To do:
Look through the listing and locate every line containing the word "joints"; copy those lines.

Data segment:
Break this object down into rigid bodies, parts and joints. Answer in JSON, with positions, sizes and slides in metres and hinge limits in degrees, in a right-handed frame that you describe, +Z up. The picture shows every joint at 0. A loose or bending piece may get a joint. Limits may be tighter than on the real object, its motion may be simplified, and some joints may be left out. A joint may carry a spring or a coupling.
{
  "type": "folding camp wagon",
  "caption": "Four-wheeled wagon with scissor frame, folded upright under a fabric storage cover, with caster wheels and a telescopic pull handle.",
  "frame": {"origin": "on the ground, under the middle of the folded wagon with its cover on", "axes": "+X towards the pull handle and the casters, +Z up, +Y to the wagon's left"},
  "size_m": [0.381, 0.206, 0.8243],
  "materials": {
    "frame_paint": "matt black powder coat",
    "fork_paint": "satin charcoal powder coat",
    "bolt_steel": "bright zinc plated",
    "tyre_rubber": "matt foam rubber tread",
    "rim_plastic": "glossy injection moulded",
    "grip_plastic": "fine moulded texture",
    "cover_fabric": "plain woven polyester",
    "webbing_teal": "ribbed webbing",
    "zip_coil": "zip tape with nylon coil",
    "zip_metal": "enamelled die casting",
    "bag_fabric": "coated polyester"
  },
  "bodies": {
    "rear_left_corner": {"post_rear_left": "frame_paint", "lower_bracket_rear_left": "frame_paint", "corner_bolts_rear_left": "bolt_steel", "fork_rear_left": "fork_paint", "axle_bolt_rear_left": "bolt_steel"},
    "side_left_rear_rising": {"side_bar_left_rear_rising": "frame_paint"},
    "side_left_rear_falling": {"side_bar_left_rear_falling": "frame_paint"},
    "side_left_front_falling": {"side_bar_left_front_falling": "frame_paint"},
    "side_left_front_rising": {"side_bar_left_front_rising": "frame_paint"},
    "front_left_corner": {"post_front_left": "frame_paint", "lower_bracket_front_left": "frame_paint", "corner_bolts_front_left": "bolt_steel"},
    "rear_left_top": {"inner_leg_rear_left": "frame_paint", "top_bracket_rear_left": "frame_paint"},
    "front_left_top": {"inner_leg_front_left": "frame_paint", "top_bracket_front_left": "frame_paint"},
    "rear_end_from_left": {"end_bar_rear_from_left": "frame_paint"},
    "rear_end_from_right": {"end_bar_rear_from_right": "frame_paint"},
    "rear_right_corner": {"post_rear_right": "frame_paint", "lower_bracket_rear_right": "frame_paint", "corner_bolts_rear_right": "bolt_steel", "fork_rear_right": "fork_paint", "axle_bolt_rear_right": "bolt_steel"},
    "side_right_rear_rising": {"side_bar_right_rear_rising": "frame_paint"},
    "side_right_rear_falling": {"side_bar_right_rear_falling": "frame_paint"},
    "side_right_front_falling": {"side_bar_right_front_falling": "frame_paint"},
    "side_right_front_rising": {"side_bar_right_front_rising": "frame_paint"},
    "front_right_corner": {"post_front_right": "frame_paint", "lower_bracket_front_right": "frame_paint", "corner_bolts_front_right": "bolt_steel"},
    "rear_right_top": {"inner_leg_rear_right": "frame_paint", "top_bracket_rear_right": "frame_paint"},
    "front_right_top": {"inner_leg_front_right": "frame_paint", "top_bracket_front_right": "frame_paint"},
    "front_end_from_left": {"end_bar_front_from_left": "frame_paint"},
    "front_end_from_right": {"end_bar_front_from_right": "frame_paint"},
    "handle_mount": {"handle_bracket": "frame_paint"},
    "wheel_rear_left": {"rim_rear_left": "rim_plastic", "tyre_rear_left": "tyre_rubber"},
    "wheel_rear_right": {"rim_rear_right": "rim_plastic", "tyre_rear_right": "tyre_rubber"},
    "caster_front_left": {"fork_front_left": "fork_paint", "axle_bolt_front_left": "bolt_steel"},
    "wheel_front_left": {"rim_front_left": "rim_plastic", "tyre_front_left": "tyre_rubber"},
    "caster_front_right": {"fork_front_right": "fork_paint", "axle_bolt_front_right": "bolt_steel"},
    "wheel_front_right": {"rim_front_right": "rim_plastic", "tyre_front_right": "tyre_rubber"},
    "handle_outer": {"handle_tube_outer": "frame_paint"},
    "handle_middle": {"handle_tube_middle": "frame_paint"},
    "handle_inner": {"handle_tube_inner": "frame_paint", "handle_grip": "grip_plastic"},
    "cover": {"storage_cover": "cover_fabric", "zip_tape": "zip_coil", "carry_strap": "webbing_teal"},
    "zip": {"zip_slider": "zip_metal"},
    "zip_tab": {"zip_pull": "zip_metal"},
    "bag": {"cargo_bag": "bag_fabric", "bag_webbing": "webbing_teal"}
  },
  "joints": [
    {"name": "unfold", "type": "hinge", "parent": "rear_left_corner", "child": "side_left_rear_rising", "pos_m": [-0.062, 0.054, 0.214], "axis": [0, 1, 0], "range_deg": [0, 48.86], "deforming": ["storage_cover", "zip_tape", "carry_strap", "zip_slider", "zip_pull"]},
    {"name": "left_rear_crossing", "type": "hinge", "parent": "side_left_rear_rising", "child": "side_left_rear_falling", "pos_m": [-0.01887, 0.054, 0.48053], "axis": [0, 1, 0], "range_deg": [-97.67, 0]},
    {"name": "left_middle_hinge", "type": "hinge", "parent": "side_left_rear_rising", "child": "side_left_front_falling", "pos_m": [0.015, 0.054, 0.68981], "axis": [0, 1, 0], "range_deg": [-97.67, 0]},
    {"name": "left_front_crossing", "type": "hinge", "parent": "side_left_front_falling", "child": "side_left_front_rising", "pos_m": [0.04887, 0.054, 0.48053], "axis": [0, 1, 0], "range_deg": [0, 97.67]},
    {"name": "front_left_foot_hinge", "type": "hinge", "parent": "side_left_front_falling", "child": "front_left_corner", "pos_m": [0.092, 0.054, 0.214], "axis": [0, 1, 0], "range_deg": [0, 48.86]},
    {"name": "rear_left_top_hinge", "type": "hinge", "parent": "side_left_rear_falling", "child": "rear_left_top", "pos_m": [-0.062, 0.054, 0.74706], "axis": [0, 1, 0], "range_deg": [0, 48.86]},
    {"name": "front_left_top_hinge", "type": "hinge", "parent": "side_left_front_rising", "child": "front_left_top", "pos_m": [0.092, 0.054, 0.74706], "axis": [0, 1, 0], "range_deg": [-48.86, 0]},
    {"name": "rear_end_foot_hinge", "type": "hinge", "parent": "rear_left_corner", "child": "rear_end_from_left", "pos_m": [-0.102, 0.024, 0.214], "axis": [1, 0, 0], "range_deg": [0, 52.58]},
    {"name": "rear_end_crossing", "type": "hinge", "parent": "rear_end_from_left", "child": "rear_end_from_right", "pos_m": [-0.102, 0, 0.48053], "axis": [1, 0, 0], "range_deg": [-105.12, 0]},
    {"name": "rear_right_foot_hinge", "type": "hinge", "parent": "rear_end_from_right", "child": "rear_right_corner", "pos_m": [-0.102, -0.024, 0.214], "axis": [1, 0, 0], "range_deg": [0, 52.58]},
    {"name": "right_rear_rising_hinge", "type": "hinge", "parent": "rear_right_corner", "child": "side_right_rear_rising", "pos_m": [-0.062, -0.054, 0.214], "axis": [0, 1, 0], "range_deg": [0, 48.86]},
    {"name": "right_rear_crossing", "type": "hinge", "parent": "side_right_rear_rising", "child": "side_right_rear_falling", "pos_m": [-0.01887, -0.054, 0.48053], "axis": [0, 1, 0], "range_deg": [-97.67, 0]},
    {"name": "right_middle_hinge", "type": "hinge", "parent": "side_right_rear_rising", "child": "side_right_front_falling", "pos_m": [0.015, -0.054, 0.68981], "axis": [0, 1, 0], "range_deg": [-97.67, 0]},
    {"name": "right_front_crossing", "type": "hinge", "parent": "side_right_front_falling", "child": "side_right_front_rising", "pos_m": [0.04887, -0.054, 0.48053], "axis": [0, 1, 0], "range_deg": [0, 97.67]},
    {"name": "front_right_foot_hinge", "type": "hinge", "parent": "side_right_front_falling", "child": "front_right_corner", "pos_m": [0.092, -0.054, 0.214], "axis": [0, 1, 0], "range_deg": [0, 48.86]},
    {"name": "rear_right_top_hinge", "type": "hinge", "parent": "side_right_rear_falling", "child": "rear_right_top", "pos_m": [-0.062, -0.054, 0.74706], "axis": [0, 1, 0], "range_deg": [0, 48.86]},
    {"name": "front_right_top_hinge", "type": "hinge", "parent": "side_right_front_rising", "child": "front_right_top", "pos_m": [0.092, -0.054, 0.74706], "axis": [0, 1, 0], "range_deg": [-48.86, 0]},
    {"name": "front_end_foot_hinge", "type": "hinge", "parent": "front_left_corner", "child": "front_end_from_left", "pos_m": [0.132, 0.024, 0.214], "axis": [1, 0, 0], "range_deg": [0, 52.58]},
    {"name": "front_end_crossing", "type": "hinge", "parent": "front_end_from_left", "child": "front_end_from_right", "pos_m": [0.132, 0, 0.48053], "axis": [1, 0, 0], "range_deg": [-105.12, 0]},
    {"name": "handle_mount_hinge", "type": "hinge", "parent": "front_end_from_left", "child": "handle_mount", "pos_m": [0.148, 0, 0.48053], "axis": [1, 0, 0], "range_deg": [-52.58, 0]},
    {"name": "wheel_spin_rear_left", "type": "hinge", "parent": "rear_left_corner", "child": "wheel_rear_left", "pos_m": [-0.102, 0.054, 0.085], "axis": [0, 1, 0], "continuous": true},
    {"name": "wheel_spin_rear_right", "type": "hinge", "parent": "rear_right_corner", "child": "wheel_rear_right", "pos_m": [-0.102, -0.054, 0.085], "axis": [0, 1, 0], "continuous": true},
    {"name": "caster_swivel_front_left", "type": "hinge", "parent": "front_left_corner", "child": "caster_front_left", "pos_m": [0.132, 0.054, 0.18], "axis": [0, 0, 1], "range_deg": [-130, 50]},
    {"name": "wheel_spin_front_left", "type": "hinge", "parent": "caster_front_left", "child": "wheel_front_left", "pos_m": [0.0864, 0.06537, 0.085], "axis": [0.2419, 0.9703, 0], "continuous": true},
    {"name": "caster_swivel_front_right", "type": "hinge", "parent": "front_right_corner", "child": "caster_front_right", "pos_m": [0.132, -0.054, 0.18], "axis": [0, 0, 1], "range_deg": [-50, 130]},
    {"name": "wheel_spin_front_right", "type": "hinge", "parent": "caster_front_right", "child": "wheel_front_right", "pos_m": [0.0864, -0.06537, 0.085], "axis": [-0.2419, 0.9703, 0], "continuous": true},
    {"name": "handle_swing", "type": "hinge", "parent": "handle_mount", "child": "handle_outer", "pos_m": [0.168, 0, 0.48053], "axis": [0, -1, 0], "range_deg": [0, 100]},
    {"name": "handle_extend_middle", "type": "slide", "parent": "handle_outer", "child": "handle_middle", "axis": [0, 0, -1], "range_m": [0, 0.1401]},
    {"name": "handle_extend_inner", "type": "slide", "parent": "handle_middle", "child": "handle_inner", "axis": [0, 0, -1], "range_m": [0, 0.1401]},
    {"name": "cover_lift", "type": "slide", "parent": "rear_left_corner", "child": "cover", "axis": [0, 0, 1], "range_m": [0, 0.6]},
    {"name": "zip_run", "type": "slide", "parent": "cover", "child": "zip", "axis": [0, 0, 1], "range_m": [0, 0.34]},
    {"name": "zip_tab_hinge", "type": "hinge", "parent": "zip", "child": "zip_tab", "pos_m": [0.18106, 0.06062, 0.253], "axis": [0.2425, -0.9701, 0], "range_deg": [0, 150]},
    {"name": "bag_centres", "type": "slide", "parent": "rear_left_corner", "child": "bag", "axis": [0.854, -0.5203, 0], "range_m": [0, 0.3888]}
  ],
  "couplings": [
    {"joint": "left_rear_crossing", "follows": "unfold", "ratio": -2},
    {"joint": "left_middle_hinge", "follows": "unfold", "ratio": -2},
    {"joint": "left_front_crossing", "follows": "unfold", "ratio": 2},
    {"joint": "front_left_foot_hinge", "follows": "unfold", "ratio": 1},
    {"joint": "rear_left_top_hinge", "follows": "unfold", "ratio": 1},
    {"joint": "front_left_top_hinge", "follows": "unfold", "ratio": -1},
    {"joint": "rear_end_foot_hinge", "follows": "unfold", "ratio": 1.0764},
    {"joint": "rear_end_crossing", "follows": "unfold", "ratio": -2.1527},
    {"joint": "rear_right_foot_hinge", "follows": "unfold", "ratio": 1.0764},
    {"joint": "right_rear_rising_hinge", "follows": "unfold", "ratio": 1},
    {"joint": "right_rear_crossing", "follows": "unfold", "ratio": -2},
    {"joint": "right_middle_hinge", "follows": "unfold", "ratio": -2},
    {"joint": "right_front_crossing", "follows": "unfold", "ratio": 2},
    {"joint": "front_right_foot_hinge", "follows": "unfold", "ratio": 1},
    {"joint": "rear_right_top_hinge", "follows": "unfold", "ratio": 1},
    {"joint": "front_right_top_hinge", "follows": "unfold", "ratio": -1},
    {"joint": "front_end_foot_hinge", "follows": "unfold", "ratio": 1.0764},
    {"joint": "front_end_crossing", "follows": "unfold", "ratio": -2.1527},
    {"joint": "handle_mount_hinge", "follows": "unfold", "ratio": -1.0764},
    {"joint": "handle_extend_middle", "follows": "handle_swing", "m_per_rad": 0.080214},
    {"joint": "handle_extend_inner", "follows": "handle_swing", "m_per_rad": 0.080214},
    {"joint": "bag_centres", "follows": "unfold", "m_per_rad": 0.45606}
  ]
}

Answer to this exercise:
Break this object down into rigid bodies, parts and joints. Answer in JSON, with positions, sizes and slides in metres and hinge limits in degrees, in a right-handed frame that you describe, +Z up. The picture shows every joint at 0. A loose or bending piece may get a joint. Limits may be tighter than on the real object, its motion may be simplified, and some joints may be left out. A joint may carry a spring or a coupling.
  "joints": [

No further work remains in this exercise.